Bank Indonesia (BI) is the central bank of the Republic of Indonesia. It replaced in 1953 the Bank of Java (, DJB), which had been created in 1828 to serve the financial needs of the Dutch East Indies.

History

Bank of Java

King William I of the Netherlands granted the right to create a private bank in the Indies in 1826, which was named . It was founded on 24 January 1828 and later became the bank of issue of the Dutch East Indies. The bank regulated and issued the Netherlands Indies gulden.

In 1881, an office of the Bank of Java was opened in Amsterdam. Later followed the opening of an office in New York. By 1930 the bank owned sixteen office branches in the Dutch East Indies: Bandung, Cirebon, Semarang, Yogyakarta, Surakarta, Surabaya, Malang, Kediri, Banda Aceh, Medan, Padang, Palembang, Banjarmasin, Pontianak, Makassar, and Manado.

The Bank of Java was operated as a private bank and individuals as well as industries etc. could get help in the bank's offices.

Bank Indonesia

Bank Indonesia was founded on 1 July 1953 from the nationalisation of De Javasche Bank, three years after the recognition of Indonesia's independence by Netherlands.

For the next 15 years, Bank Indonesia carried on commercial activities as well as acting as the nation's national bank and is in charge in issuing Indonesian rupiah currency. This came to an end with the Act No. 13 of 1968 on the Central Bank, transforming Bank Indonesia as a central bank.

The act was subsequently replaced by Act No. 23 of 1999, giving the bank independence from governmental control. Thereafter, the bank reported to the parliament (DPR) instead of the President, and the bank's governor was no longer a member of the cabinet.

Organization
The bank is led by the board of governors, comprising the governor, a senior deputy governor and at between four and seven deputy governors.

The governor and deputy governors serve a five-year term, and are eligible for re-election for a maximum of two terms. The governor and senior deputy governor are nominated and appointed by the president, with approval from the DPR. Deputy governors are nominated by the governor and appointed by the president, with approval of the DPR. The president has no power to dismiss a member of the board, except when a board member voluntarily resigns, is permanently disabled, or is proven guilty of criminal offence. The senior deputy governor acts as governor in the case of the latter's office vacancy.

The Board of Governors Meeting is the bank's highest decision-making forum. It is held at least once a month to decide on general policy on monetary affairs, and at least once a week to evaluate policy implementation or to decide on other strategic and principle policy.

The Bank is active in promoting financial inclusion policy and is a leading member of the Alliance for Financial Inclusion. It hosted AFI's second annual Global Policy Forum (GPF)  in Bali, Indonesia in 2010. On 14 May 2012 Bank Indonesia announced it would be making specific commitments to financial inclusion under the Maya Declaration.

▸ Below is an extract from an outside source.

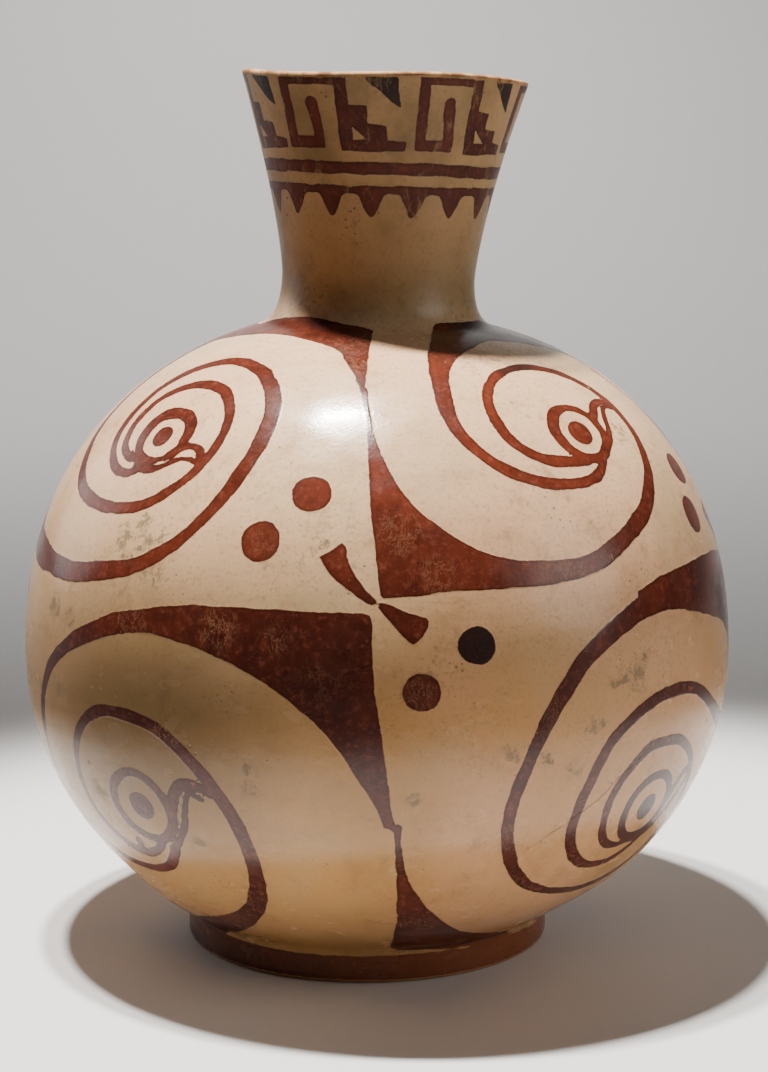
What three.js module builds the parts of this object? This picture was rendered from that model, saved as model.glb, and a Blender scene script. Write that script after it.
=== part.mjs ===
// A globular fired-clay jar: a round body on a low ring foot, with a short flaring neck.
// Millimetres, +Z up. The origin is under the centre of the body, on the plane that the foot stands on.
import * as THREE from "three";

// Body: a bowl below the widest line and a dome above it
const bodyRadius = 123.8;
const bowlDrop = 108; // from the widest line down to where the bowl would close
const domeRise = 118; // from the widest line up to where the dome would close
const bowlFullness = 2; // 2 is an ellipse, more is fuller
const domeFullness = 2.2;

// Ring foot
const footRadius = 64.2;
const footHeight = 11.5;
const footWall = 11;
const footRecess = 3.5; // how far the underside is hollowed within the ring
const footEdgeRound = 1.4;
const footJoinRound = 3;

// Neck
const neckHeight = 83.7; // from the shoulder to the top of the lip
const throatRise = 15.2; // from the shoulder to the narrowest place
const throatRadius = 33.4;
const lipRadius = 49.4;
const flarePower = 1.35; // 1 is a straight cone, more keeps the neck narrow for longer
const shoulderRound = 8;
const lipRound = 1.8; // rounding of the lip's two edges

// Thickness of the clay
const bodyWall = 6.5;
const neckWall = 5.2;
const floorThickness = 9;
const innerBowlFullness = 2.4;

// What the hand left: the foot sits off centre, the neck leans and the lip is not level
const footShift = -3.6;
const footShiftFade = 24; // height over which the foot's shift dies out
const lipShift = 2.9;
const lipTilt = THREE.MathUtils.degToRad(1.95); // the +X side is the lower one
const lipWave = 0.64; // how far the lip's edge rises and dips
const lipWaves = 3;
const lipWaveTurn = THREE.MathUtils.degToRad(25); // where one crest is, from -Y towards +X
const lipWaveFade = 24; // height over which the wave dies out down the neck

// How finely curves are cut
const turnSegments = 60;
const bowlSteps = 9;
const domeSteps = 9;
const neckSteps = 5;
const roundSteps = 2;

const slipColour = 0xd2b08c;

// Height of a superellipse over its axis, for a share of its half-width from 0 to 1
const superellipse = (share, fullness) => Math.pow(1 - Math.pow(share, fullness), 1 / fullness);

const equatorHeight = footHeight + bowlDrop * superellipse(footRadius / bodyRadius, bowlFullness);
const shoulderHeight = equatorHeight + domeRise * superellipse(throatRadius / bodyRadius, domeFullness);
const throatHeight = shoulderHeight + throatRise;
const lipHeight = shoulderHeight + neckHeight;
const floorHeight = footRecess + floorThickness;

// Points of the body's curve from one radius to another, evenly spaced in angle.
// side is -1 for the bowl and 1 for the dome.
function bodyCurve(radius, reach, fullness, side, fromRadius, toRadius, steps) {
  const start = Math.asin(Math.min(1, fromRadius / radius));
  const end = Math.asin(Math.min(1, toRadius / radius));
  const points = [];
  for (let i = 0; i <= steps; i++) {
    const share = Math.sin(start + ((end - start) * i) / steps);
    points.push(new THREE.Vector2(radius * share, equatorHeight + side * reach * superellipse(share, fullness)));
  }
  return points;
}

// A rounded corner from one point to another, bulging towards the corner point
function rounded(from, corner, to, steps) {
  return new THREE.QuadraticBezierCurve(from, corner, to).getPoints(steps);
}

// Outer radius of the neck above its throat
function neckRadius(height) {
  const share = Math.max(0, (height - throatHeight) / (lipHeight - throatHeight));
  return throatRadius + (lipRadius - throatRadius) * Math.pow(share, flarePower);
}

// The neck's curve upwards, inset by the thickness of its wall on the inside
function neckCurve(inset) {
  const points = [];
  for (let i = 0; i <= neckSteps; i++) {
    const height = throatHeight + ((lipHeight - lipRound - throatHeight) * i) / neckSteps;
    points.push(new THREE.Vector2(neckRadius(height) - inset, height));
  }
  return points;
}

function underside() {
  const ringInside = footRadius - footWall;
  return [
    new THREE.Vector2(0, footRecess),
    new THREE.Vector2(ringInside - footEdgeRound, footRecess),
    new THREE.Vector2(ringInside, footRecess - footEdgeRound),
    new THREE.Vector2(ringInside, footEdgeRound),
    new THREE.Vector2(ringInside + footEdgeRound, 0),
    ...rounded(
      new THREE.Vector2(footRadius - footEdgeRound, 0),
      new THREE.Vector2(footRadius, 0),
      new THREE.Vector2(footRadius, footEdgeRound),
      roundSteps,
    ),
  ];
}

function outside() {
  const bowlStart = footRadius + footJoinRound;
  const domeEnd = throatRadius + shoulderRound;
  const bowl = bodyCurve(bodyRadius, bowlDrop, bowlFullness, -1, bowlStart, bodyRadius, bowlSteps);
  const dome = bodyCurve(bodyRadius, domeRise, domeFullness, 1, bodyRadius, domeEnd, domeSteps);
  const footJoin = rounded(
    new THREE.Vector2(footRadius, footHeight - footJoinRound),
    new THREE.Vector2(footRadius, footHeight),
    bowl[0],
    roundSteps,
  );
  const shoulder = rounded(
    dome[dome.length - 1],
    new THREE.Vector2(throatRadius, shoulderHeight),
    new THREE.Vector2(throatRadius, throatHeight),
    roundSteps + 1,
  );
  return [...footJoin, ...bowl.slice(1), ...dome.slice(1), ...shoulder.slice(1), ...neckCurve(0).slice(1)];
}

// The lip is flat on top, with both its edges rounded
function lip() {
  const outerEdge = neckCurve(0)[neckSteps];
  const innerEdge = neckCurve(neckWall)[neckSteps];
  const inside = lipRadius - neckWall;
  return [
    ...rounded(
      outerEdge,
      new THREE.Vector2(lipRadius, lipHeight),
      new THREE.Vector2(lipRadius - lipRound, lipHeight),
      roundSteps,
    ).slice(1),
    ...rounded(
      new THREE.Vector2(inside + lipRound, lipHeight),
      new THREE.Vector2(inside, lipHeight),
      innerEdge,
      roundSteps,
    ).slice(0, -1),
  ];
}

function inside() {
  const radius = bodyRadius - bodyWall;
  const throat = throatRadius - neckWall;
  const domeStart = throat + shoulderRound;
  const innerRise = domeRise - bodyWall;
  const innerDrop = equatorHeight - floorHeight;
  const dome = bodyCurve(radius, innerRise, domeFullness, 1, domeStart, radius, domeSteps);
  const bowl = bodyCurve(radius, innerDrop, innerBowlFullness, -1, radius, 0, bowlSteps);
  const shoulder = rounded(
    new THREE.Vector2(throat, throatHeight),
    new THREE.Vector2(throat, shoulderHeight - bodyWall),
    dome[0],
    roundSteps + 1,
  );
  return [...neckCurve(neckWall).reverse().slice(0, -1), ...shoulder, ...dome.slice(1), ...bowl.slice(1)];
}

// Moves a point of the true round jar to where the hand-built one has it
function lean(point) {
  const footShare = THREE.MathUtils.smoothstep(point.z, footHeight, footHeight + footShiftFade);
  const neckShare = Math.max(0, (point.z - shoulderHeight) / neckHeight);
  const tiltShare = THREE.MathUtils.smoothstep(point.z, shoulderHeight - throatRise, throatHeight);
  const waveShare = THREE.MathUtils.smoothstep(point.z, lipHeight - lipWaveFade, lipHeight);
  const turn = Math.atan2(point.x, -point.y);
  point.z += lipWave * Math.cos(lipWaves * (turn - lipWaveTurn)) * waveShare;
  point.z -= Math.tan(lipTilt) * point.x * tiltShare;
  point.x += footShift * (1 - footShare) + lipShift * neckShare;
  return point;
}

function buildJar() {
  const profile = [...underside(), ...outside(), ...lip(), ...inside()];
  const geometry = new THREE.LatheGeometry(profile, turnSegments);
  geometry.rotateX(Math.PI / 2);
  const position = geometry.getAttribute("position");
  const point = new THREE.Vector3();
  for (let i = 0; i < position.count; i++) {
    lean(point.fromBufferAttribute(position, i));
    position.setXYZ(i, point.x, point.y, point.z);
  }
  geometry.computeVertexNormals();
  const material = new THREE.MeshStandardMaterial({ color: slipColour, roughness: 0.45, metalness: 0 });
  const jar = new THREE.Mesh(geometry, material);
  jar.name = "jar";
  return jar;
}

const vessel = new THREE.Group();
vessel.add(buildJar());

export default vessel;
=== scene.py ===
"""A round-bodied clay jar with a flaring neck, slipped cream and painted with scrolls in dark slip."""
import math
import bmesh
import bpy
import numpy as np
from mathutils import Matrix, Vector


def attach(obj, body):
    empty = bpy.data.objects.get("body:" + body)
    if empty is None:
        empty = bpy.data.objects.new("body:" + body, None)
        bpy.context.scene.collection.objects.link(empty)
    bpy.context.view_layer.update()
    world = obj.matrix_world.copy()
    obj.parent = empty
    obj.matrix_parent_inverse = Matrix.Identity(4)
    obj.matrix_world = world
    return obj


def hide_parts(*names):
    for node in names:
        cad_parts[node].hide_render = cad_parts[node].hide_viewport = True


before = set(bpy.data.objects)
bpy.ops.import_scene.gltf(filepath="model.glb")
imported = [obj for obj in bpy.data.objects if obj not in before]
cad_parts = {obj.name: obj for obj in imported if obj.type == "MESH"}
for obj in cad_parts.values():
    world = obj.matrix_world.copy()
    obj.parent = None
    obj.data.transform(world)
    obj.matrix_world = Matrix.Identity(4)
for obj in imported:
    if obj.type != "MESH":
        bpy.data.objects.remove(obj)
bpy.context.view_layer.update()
MM = 0.001

# Sizes of the jar, in millimetres
BODY_RADIUS = 123.8
BOWL_DROP, BOWL_FULLNESS = 108.0, 2.0
DOME_RISE, DOME_FULLNESS = 118.0, 2.2
FOOT_RADIUS, FOOT_HEIGHT, FOOT_WALL, FOOT_RECESS = 64.2, 11.5, 11.0, 3.5
FOOT_EDGE_ROUND, FOOT_JOIN_ROUND = 1.4, 3.0
NECK_HEIGHT, THROAT_RISE, THROAT_RADIUS = 83.7, 15.2, 33.4
LIP_RADIUS, LIP_ROUND, FLARE_POWER, SHOULDER_ROUND = 49.4, 1.8, 1.35, 8.0
BODY_WALL, NECK_WALL, FLOOR_THICKNESS, INNER_BOWL_FULLNESS = 6.5, 5.2, 9.0, 2.4
FOOT_SHIFT, FOOT_SHIFT_FADE, LIP_SHIFT, LIP_TILT = -3.6, 24.0, 2.9, math.radians(1.95)
LIP_WAVE, LIP_WAVES, LIP_WAVE_TURN, LIP_WAVE_FADE = 0.64, 3, math.radians(25), 24.0

# How finely the jar is cut, and how near to a painted edge it is cut finer
TURN_STEPS = 270
FINE_WITHIN = 1.05

# The four crossings of the painting, in degrees round the jar, each with how far its dots are out of place
CROSSINGS = ((0, 0), (86, 1), (174, -0.6), (262, 0.5))
LAYOUT_TURNS = (0, 87, 175, 263)  # the upright lines scratched before painting


def bulge(share, fullness):
    return max(0.0, 1 - share**fullness) ** (1 / fullness)


EQUATOR = FOOT_HEIGHT + BOWL_DROP * bulge(FOOT_RADIUS / BODY_RADIUS, BOWL_FULLNESS)
SHOULDER = EQUATOR + DOME_RISE * bulge(THROAT_RADIUS / BODY_RADIUS, DOME_FULLNESS)
THROAT = SHOULDER + THROAT_RISE
LIP = SHOULDER + NECK_HEIGHT


# ---- Outline of the jar ----
def body_curve(radius, reach, fullness, side, start, end, steps=90):
    first, last = (math.asin(min(1.0, r / radius)) for r in (start, end))
    shares = [math.sin(first + (last - first) * i / steps) for i in range(steps + 1)]
    return [(radius * s, EQUATOR + side * reach * bulge(s, fullness)) for s in shares]


def rounded(start, corner, end, steps=14):
    ts = [i / steps for i in range(steps + 1)]
    return [
        tuple((1 - t) ** 2 * a + 2 * t * (1 - t) * b + t * t * c for a, b, c in zip(start, corner, end))
        for t in ts
    ]


def neck_curve(inset, steps=60):
    heights = [THROAT + (LIP - LIP_ROUND - THROAT) * i / steps for i in range(steps + 1)]
    flare = LIP_RADIUS - THROAT_RADIUS
    shares = [((h - THROAT) / (LIP - THROAT)) ** FLARE_POWER for h in heights]
    return [(THROAT_RADIUS + flare * share - inset, h) for share, h in zip(shares, heights)]


def outer_curve():
    bowl = body_curve(BODY_RADIUS, BOWL_DROP, BOWL_FULLNESS, -1, FOOT_RADIUS + FOOT_JOIN_ROUND, BODY_RADIUS)
    dome = body_curve(BODY_RADIUS, DOME_RISE, DOME_FULLNESS, 1, BODY_RADIUS, THROAT_RADIUS + SHOULDER_ROUND)
    foot = rounded((FOOT_RADIUS, FOOT_HEIGHT - FOOT_JOIN_ROUND), (FOOT_RADIUS, FOOT_HEIGHT), bowl[0])
    shoulder = rounded(dome[-1], (THROAT_RADIUS, SHOULDER), (THROAT_RADIUS, THROAT))
    return [(FOOT_RADIUS, 0.0), *foot, *bowl[1:], *dome[1:], *shoulder[1:], *neck_curve(0)[1:]]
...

By 30 December 2013, the bank's microprudential supervision functions will be transferred to Financial Services Authority (OJK). In the future, the bank will maintain Indonesian financial system and monetary stability through mixture of monetary and macroprudential instruments and policies. The Financial Services Authority institutive law (law n° 21 of 2011 enacted on 31 December 2012) followed the US$710 million baylout of Bank Century and the receivership 21 other national private banks.

Strategic objectives
The Bank describes its strategic objectives as being
:
 Maintain monetary stability
 Maintain the financial sustainability of the Bank of Indonesia
 Strengthen the effectiveness of monetary management
 Create a sound and effective banking system and financial system stability
 Maintain the security and effectiveness of the payment system
 Increase the effectiveness of Good Governance implementation
 Strengthen the organisation and build highly competent human resources with the support of a knowledge-based work culture
 Integrate the Bank of Indonesia's transformation in line with Bank Indonesia's destination statement of 2008

National Payment Gateway
The aim is to integrate all Automated Teller Machines in ASEAN countries, beginning with integration first in each country. On 16 January 2012 interconnection between Bank Mandiri ATMs and Bank Central Asia ATMs (Prima ATMs) was launched.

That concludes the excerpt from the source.